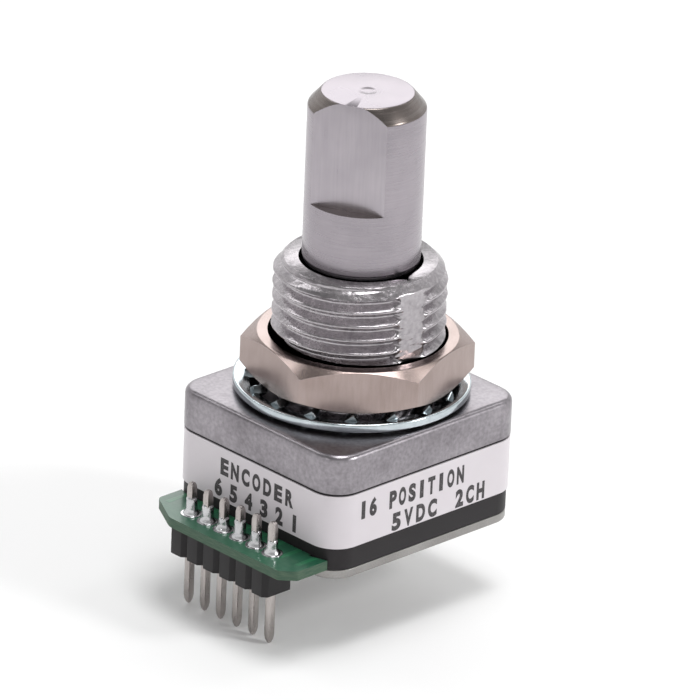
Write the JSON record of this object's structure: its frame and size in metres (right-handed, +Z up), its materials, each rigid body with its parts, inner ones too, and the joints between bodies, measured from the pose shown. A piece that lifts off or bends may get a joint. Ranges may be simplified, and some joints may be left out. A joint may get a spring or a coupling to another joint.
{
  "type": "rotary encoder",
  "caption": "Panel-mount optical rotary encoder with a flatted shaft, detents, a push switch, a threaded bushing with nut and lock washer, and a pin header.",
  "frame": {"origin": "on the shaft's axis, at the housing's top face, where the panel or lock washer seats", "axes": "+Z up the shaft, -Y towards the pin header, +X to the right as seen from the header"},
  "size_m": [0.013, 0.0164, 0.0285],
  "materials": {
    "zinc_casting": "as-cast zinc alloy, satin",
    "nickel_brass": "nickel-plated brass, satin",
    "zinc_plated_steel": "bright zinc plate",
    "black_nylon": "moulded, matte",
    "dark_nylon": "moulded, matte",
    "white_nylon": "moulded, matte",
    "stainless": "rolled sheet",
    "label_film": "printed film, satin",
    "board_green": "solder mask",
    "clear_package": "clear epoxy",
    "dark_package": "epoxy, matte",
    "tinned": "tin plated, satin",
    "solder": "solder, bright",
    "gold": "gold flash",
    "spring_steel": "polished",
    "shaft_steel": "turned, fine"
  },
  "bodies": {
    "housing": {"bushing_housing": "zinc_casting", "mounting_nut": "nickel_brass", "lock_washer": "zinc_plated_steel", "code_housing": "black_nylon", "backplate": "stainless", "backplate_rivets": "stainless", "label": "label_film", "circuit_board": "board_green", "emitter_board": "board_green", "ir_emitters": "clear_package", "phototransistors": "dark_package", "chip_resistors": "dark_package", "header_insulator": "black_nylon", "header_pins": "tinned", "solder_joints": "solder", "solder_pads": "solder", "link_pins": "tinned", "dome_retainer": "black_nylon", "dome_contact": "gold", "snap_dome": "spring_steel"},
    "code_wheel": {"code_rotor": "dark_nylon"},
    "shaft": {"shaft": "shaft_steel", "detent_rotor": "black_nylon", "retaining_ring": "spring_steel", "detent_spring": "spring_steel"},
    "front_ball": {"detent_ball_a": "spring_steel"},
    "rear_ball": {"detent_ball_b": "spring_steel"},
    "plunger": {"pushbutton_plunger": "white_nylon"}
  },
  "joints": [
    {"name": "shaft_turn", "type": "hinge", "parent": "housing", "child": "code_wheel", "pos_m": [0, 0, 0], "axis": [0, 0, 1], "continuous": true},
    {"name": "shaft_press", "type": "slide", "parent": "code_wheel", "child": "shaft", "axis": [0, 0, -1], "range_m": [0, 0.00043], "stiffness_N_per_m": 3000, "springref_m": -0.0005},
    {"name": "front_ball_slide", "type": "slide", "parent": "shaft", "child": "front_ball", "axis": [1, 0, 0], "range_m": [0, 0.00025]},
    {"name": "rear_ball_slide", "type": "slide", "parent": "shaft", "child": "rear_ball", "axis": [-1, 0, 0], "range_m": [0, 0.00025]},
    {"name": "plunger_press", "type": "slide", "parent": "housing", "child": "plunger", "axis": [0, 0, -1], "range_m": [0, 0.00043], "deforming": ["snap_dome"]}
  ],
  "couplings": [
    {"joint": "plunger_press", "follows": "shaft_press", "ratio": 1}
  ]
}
• • • • • • •
Exercise instructions
Return the listing above in its exact form.

Solution below
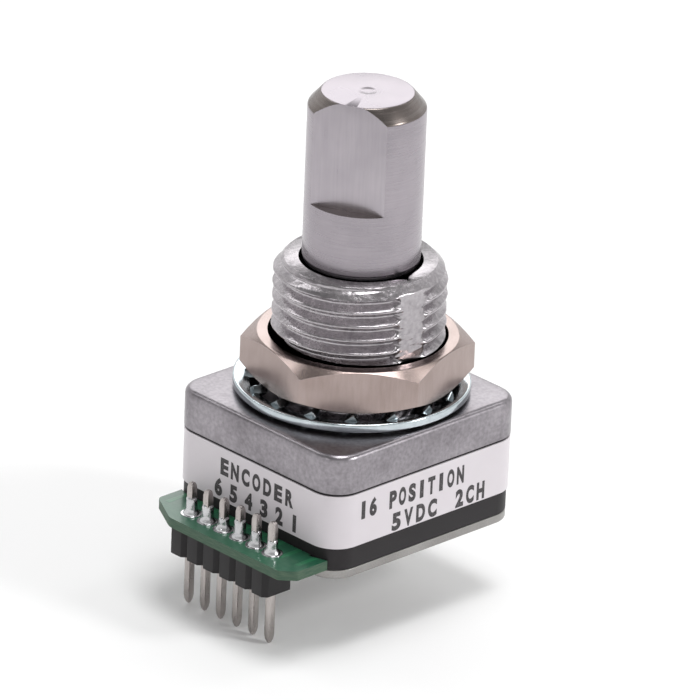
Write the JSON record of this object's structure: its frame and size in metres (right-handed, +Z up), its materials, each rigid body with its parts, inner ones too, and the joints between bodies, measured from the pose shown. A piece that lifts off or bends may get a joint. Ranges may be simplified, and some joints may be left out. A joint may get a spring or a coupling to another joint.
{
  "type": "rotary encoder",
  "caption": "Panel-mount optical rotary encoder with a flatted shaft, detents, a push switch, a threaded bushing with nut and lock washer, and a pin header.",
  "frame": {"origin": "on the shaft's axis, at the housing's top face, where the panel or lock washer seats", "axes": "+Z up the shaft, -Y towards the pin header, +X to the right as seen from the header"},
  "size_m": [0.013, 0.0164, 0.0285],
  "materials": {
    "zinc_casting": "as-cast zinc alloy, satin",
    "nickel_brass": "nickel-plated brass, satin",
    "zinc_plated_steel": "bright zinc plate",
    "black_nylon": "moulded, matte",
    "dark_nylon": "moulded, matte",
    "white_nylon": "moulded, matte",
    "stainless": "rolled sheet",
    "label_film": "printed film, satin",
    "board_green": "solder mask",
    "clear_package": "clear epoxy",
    "dark_package": "epoxy, matte",
    "tinned": "tin plated, satin",
    "solder": "solder, bright",
    "gold": "gold flash",
    "spring_steel": "polished",
    "shaft_steel": "turned, fine"
  },
  "bodies": {
    "housing": {"bushing_housing": "zinc_casting", "mounting_nut": "nickel_brass", "lock_washer": "zinc_plated_steel", "code_housing": "black_nylon", "backplate": "stainless", "backplate_rivets": "stainless", "label": "label_film", "circuit_board": "board_green", "emitter_board": "board_green", "ir_emitters": "clear_package", "phototransistors": "dark_package", "chip_resistors": "dark_package", "header_insulator": "black_nylon", "header_pins": "tinned", "solder_joints": "solder", "solder_pads": "solder", "link_pins": "tinned", "dome_retainer": "black_nylon", "dome_contact": "gold", "snap_dome": "spring_steel"},
    "code_wheel": {"code_rotor": "dark_nylon"},
    "shaft": {"shaft": "shaft_steel", "detent_rotor": "black_nylon", "retaining_ring": "spring_steel", "detent_spring": "spring_steel"},
    "front_ball": {"detent_ball_a": "spring_steel"},
    "rear_ball": {"detent_ball_b": "spring_steel"},
    "plunger": {"pushbutton_plunger": "white_nylon"}
  },
  "joints": [
    {"name": "shaft_turn", "type": "hinge", "parent": "housing", "child": "code_wheel", "pos_m": [0, 0, 0], "axis": [0, 0, 1], "continuous": true},
    {"name": "shaft_press", "type": "slide", "parent": "code_wheel", "child": "shaft", "axis": [0, 0, -1], "range_m": [0, 0.00043], "stiffness_N_per_m": 3000, "springref_m": -0.0005},
    {"name": "front_ball_slide", "type": "slide", "parent": "shaft", "child": "front_ball", "axis": [1, 0, 0], "range_m": [0, 0.00025]},
    {"name": "rear_ball_slide", "type": "slide", "parent": "shaft", "child": "rear_ball", "axis": [-1, 0, 0], "range_m": [0, 0.00025]},
    {"name": "plunger_press", "type": "slide", "parent": "housing", "child": "plunger", "axis": [0, 0, -1], "range_m": [0, 0.00043], "deforming": ["snap_dome"]}
  ],
  "couplings": [
    {"joint": "plunger_press", "follows": "shaft_press", "ratio": 1}
  ]
}